Computability of real numbers from Turing machine or Church's lambda calculus isn't necessary for a generic existence. According to computable number reference here:

Every computable number is definable, but not vice versa. There are many definable, noncomputable real numbers, including:

1.any number that encodes the solution of the halting problem (or any other undecidable problem) according to a chosen encoding scheme.

2.Chaitin's constant, ... which is a type of real number that is Turing equivalent to the halting problem.

The order relation on the computable numbers is not computable.

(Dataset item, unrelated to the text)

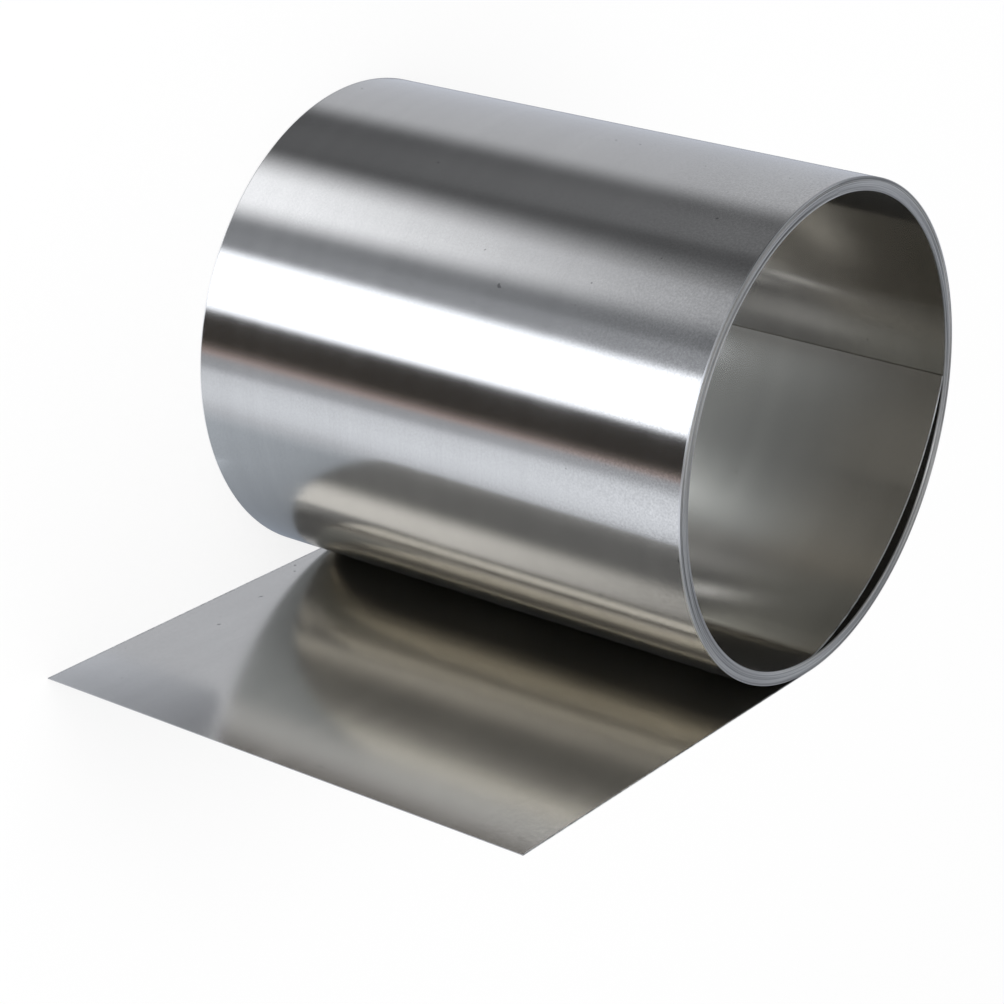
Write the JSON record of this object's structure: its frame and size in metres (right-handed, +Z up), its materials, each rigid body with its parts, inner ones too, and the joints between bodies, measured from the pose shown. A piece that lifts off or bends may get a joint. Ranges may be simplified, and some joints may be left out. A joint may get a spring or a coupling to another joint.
{
  "type": "stainless steel foil roll",
  "caption": "Coil of thin stainless steel strip standing on its end, open bore, outer end drawn out as a straight tail.",
  "frame": {"origin": "centre of the box that the part fills, on the floor under it", "axes": "+Z up, along the axis of the coil; the tail runs towards -Y from the coil's +X side"},
  "size_m": [0.087, 0.127, 0.1],
  "materials": {
    "stainless_foil": "satin cold-rolled stainless steel with a fine grain along the strip"
  },
  "bodies": {
    "root": {"wound_foil": "stainless_foil"}
  },
  "joints": []
}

So since the order relation on computable numbers are not computable, does this mean their order relation does not exist? Of course not:

The set of computable real numbers (as well as every countable, densely ordered subset of computable reals without ends) is order-isomorphic to the set of rational numbers.

Another example is from the fact that the set of computable numbers is not closed under the basic operation of taking the supremum of a bounded computable sequence such as Specker sequence.

Finally there's uncomputable function such as Busy beaver function, and we can carefully construct some uncomputable number through some infinite convergent series using Busy beaver function, but apparently such constructed number is defined clearly and exists on the real number line per Cantor-Dedekind axiom.

Of course, some constructivism schools pursued your similar idea to completely eliminate noncomputable reals for all mathematics, though they're not the majority:

Though the computable reals exhaust those reals we can calculate or approximate, the assumption that all reals are computable leads to substantially different conclusions about the real numbers. The question naturally arises of whether it is possible to dispose of the full set of reals and use computable numbers for all of mathematics. This idea is appealing from a constructivist point of view, and has been pursued by what Bishop and Richman call the Russian school of constructive mathematics.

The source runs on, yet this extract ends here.